Note that, the --model command line option now can point to a checkpoint file or a directory. In the first case, only the selected checkpoint file is loaded and of course no ensembling happens. In the second case, the code loads all the checkpoint files available in the directory and runs ensembling inference.

### Beam Searching
However, the beam search algorithm did not have a noticeable impact on the results even width higher beam width results remained the same. This could be due to several factors:


#### Model Complexity:
    The increased complexity of the model with the attention layer might have made it more difficult for the beam search algorithm to effectively prune less promising paths. The beam search might not have been able to differentiate between equally probable translations, leading to similar outputs.

#### Data Quality:
    The quality of the training data might have played a role in the beam search's performance. If the training data did not contain enough examples of diverse and complex translations, the beam search might not have been able to learn effective strategies for distinguishing between different translation candidates.
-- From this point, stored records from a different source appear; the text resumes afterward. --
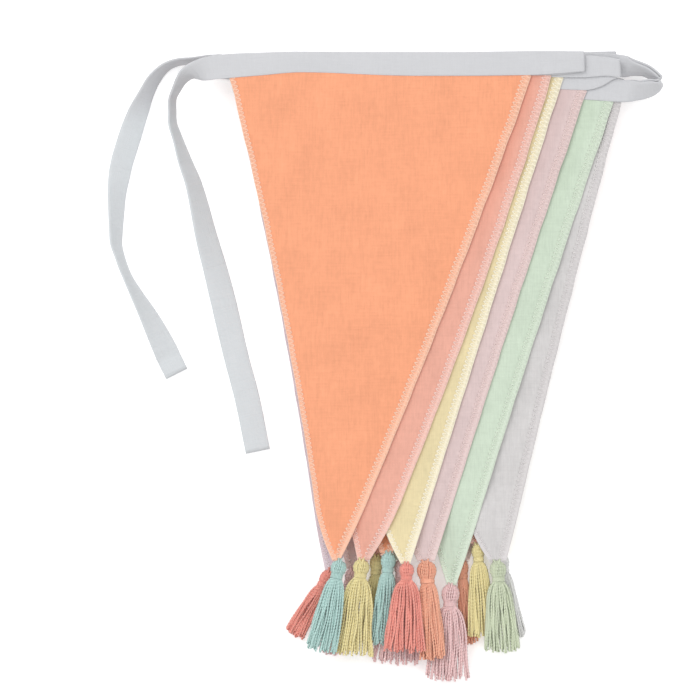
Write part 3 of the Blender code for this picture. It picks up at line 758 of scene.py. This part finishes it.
def overlock_tree():
    """Overlock along a border line: slanted loops over the edge and a cord along it.

    Inward points from the border into the cloth and reach is how deep the stitches go.
    """
    tree = Tree("overlock", ("Pitch", "Thread"))
    border = tree.node("GeometryNodeMeshToCurve", {}, {0: tree.given("Geometry")})
    resample = {"Curve": border, "Length": tree.given("Pitch")}
    stitched = tree.node("GeometryNodeResampleCurve", {"mode": "LENGTH"}, resample)
    inward = tree.stored("inward", "FLOAT_VECTOR")
    reach = tree.node("ShaderNodeVectorMath", {"operation": "LENGTH"}, {0: inward}, "Value")
    along = tree.node("GeometryNodeInputTangent", {}, {})
    turn = tree.node("FunctionNodeAlignRotationToVector", {"axis": "X"}, {"Vector": along})
    towards = {"Rotation": turn, "Vector": inward}
    turn = tree.node("FunctionNodeAlignRotationToVector", {"axis": "Y", "pivot_axis": "X"}, towards)
    pitch = tree.given("Pitch")
    thread = tree.given("Thread")
    loop = {
        "Resolution": 8,
        "Start": vector(tree, pitch, -0.52, -0.02, 0.0),
        "Middle": vector(tree, pitch, 0.30, 2.0, 0.34),
        "End": vector(tree, pitch, 0.46, -0.02, 0.02),
    }
    stitch = tree.node("GeometryNodeCurveQuadraticBezier", {}, loop)
    ring = tree.node("GeometryNodeCurvePrimitiveCircle", {}, {"Resolution": 4, "Radius": thread})
    stitch = tree.node("GeometryNodeCurveToMesh", {}, {"Curve": stitch, "Profile Curve": ring})
    size = tree.node("ShaderNodeCombineXYZ", {}, {0: 1.0, 1: tree.sum("DIVIDE", reach, pitch), 2: 1.0})
    placing = {"Points": stitched, "Instance": stitch, "Rotation": turn, "Scale": size}
    loops = tree.node("GeometryNodeInstanceOnPoints", {}, placing)
    cord = tree.node("GeometryNodeCurveToMesh", {}, {"Curve": border, "Profile Curve": ring})
    whole = tree.node("GeometryNodeJoinGeometry", {}, {0: [loops, cord]})
    whole = tree.node("GeometryNodeRealizeInstances", {}, {"Geometry": whole})
    tree.end(tree.node("GeometryNodeSetShadeSmooth", {}, {"Geometry": whole}))
    return tree


def vector(tree, size, x, y, z):
    """A vector whose parts are shares of a size."""
    return tree.node("ShaderNodeVectorMath", {"operation": "SCALE"}, {0: (x, y, z), "Scale": size})


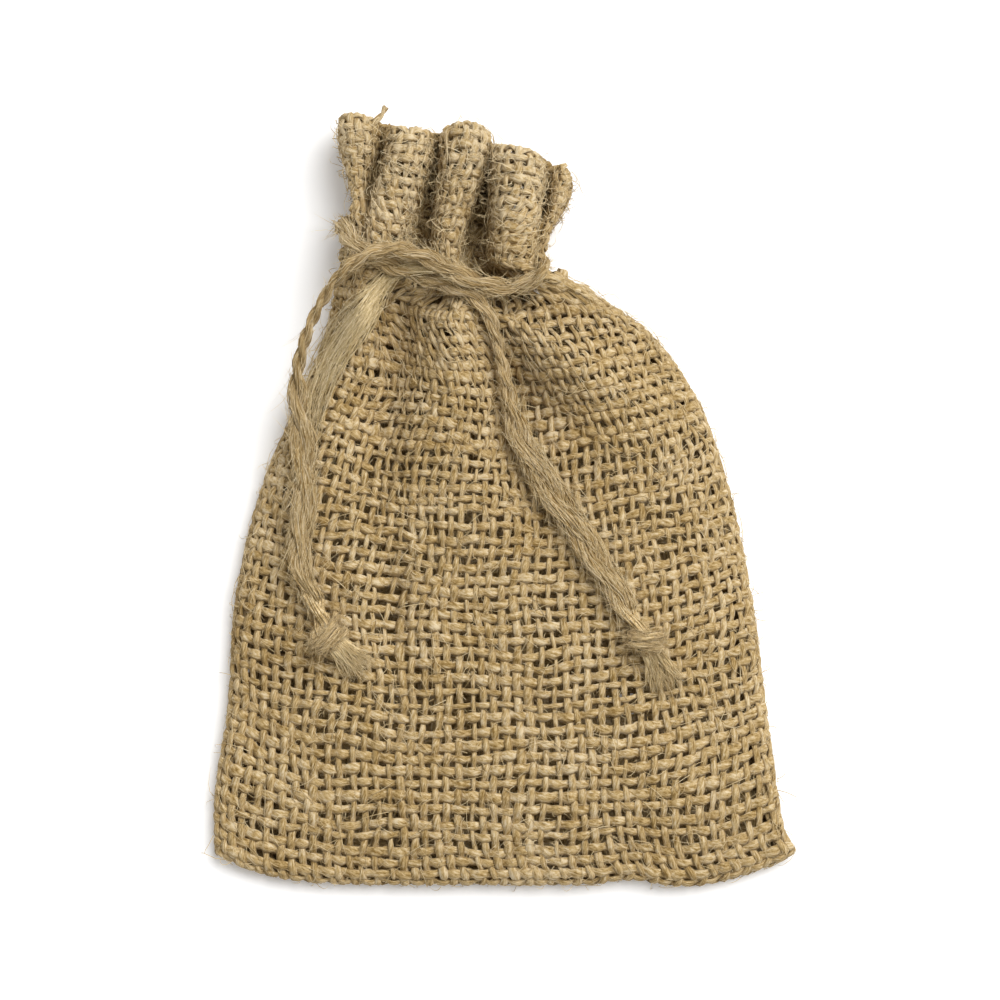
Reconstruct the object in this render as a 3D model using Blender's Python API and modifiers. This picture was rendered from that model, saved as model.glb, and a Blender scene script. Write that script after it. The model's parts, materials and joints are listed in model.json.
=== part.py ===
"""A small jute drawstring bag, lying on its back with its neck gathered and tied by a jute cord.

Run it with: blender --background --python part.py
Metres, +Z up. The origin is under the middle of the bag, on the surface that it lies on, and the
mouth points along +Y. The tables hold millimetres.
"""

import math

import bmesh
import bpy
import numpy as np

MM = 0.001

# The cloth, as it is sewn: one strip folded up at the bottom and closed at both sides.
CLOTH_HEIGHT = 132.0
TIE_CLOTH = 110.0
WALL = 1.6
SIDE_RADIUS = 2.2
SHOULDER_CLOTH = 86.0

# The drawcord.
CORD_DIAMETER = 3.2
CORD_POINTS = 62
CORD_BEVEL_RESOLUTION = 2
CORD_CLEARANCE = 0.33

# How finely the bag's solid is faceted.
RING_STEPS = 80
SIDE_CROWDING = 0.35
BODY_ROWS = (0.0, 0.9, 2.0, 3.4, 7.0, 12.0, 19.0, 28.0, 38.0, 48.0, 58.0, 67.0, 75.0, 82.0, 88.0, 93.0,
             97.5, 101.5, 105.0, 107.8, 110.0)
RUFFLE_ROWS = (111.6, 113.6, 116.4, 120.0, 124.0, 128.0, 132.0)

JUTE = (0.36, 0.245, 0.125, 1.0)
CORD_JUTE = (0.42, 0.30, 0.16, 1.0)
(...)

#### Hyperparameter Tuning: 
    The hyperparameters of the beam search algorithm, such as the beam width and maximum iteration limit, might not have been optimally tuned for the specific model and dataset. Fine-tuning these hyperparameters could potentially improve the performance of the beam search.

#### Attention Mechanism:
    The specific attention mechanism used in the model might not have been well-suited for the task or the beam search algorithm. Different attention mechanisms can have varying effects on the model's ability to focus on relevant parts of the input sequence and guide the beam search process.

In conclusion, while the attention layer significantly improved the model's translation quality, the beam search algorithm did not have a noticeable impact in this particular case. Further investigation into the factors mentioned above could help identify ways to optimize the beam search algorithm and enhance its effectiveness in conjunction with the attention layer.